Seven-Foot Frame, Rats Along His Back
The song “We Don’t Talk About Bruno” hit No. 4 on the Billboard Hot 100 this week, making it the highest-charting song from a Disney animated film in 26 years, the best showing since “Colors of the Wind” from Pocahontas. Those of you keeping score at home will observe that means that “Bruno” has defeated “Let It Go,” the incorrigible earworm, which peaked at No. 5 on the list in 2014, a coup that at most only one person could have predicted. The film premiered in cinemas in November to a modest box office but since has seriously popped as it hit streaming.
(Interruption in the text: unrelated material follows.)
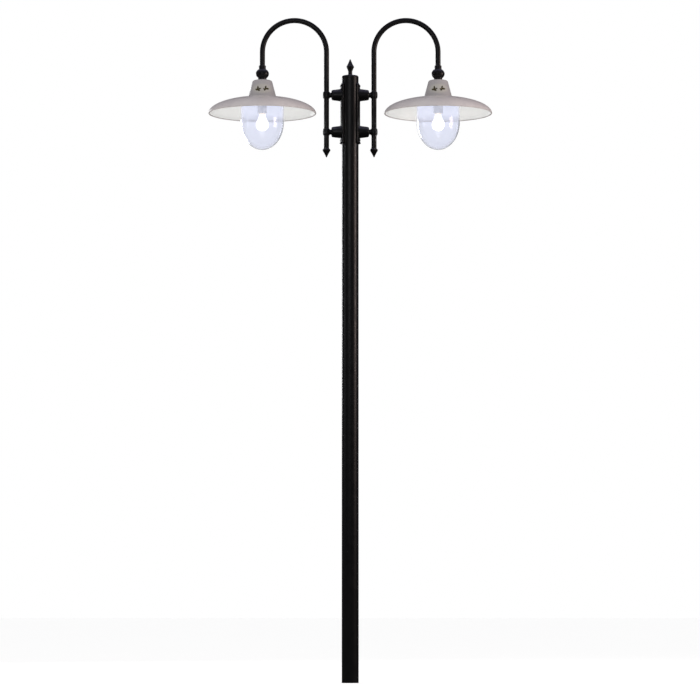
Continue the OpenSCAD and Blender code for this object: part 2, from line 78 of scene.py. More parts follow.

Alex Janin, The Wall Street Journal
TEUs
The Port of Long Beach moved a record 9.38 million cargo containers in 2021, absolutely shattering its previous record of 8.1 million containers. The ports of Long Beach and Los Angeles handle around 40 percent of inbound U.S. container traffic. The port kept a brisk pace trying to keep the main logistical hub for Asian imports in motion, with imports jumping 14.6 percent to 3.58 million 20-foot equivalent units (TEUs), while exports were down 2.6 percent. Remarkably the port moved 3.36 million empty containers through its docks, an increase of 27.5 percent.
Cognac
Cognac is having a comeback, with the Bureau National Interprofessionnel du Cognac reporting that the 12-month period ending in November of 2021 saw 113 million bottles exported to the United States, up 9.2 percent compared to the same period a year prior. That rising demand is also fueling interest in a few unconventional cognacs. Right now 98 percent of all grapevines in the Cognac region of France — yes it’s one of those — are ugni blanc, an Italian strain grafted onto American roots. The reason for that was in the mid-1800s an insect named phylloxera wiped out 85 percent of France’s grapevines, and it became commercially untenable to use the varieties of grape that had previously gone into cognac. Now that a bunch of liquor nerds are buying it up, though, the market detects a niche, and several brands are reinvesting in the other, more fickle grapes for the kind of brandy that Napoleon once partied on.
Wells
Part of an infrastructure bill signed in November allocated $4.7 billion to plug and reclaim abandoned oil wells, and in response the Department of the Interior released a new memo about the current state of orphaned wells, which are the oil wells that belonged to companies that went under and have no successor firm to handle the cleanup. The 2019 estimate for these wells was 56,000; the new estimate as of this month is 130,000, a number of holes that will cost between $2.6 billion and $19 billion to plug, likely on the higher end. That’s also probably an underestimate: Last year, the EPA estimated there might be 3.4 million abandoned wells.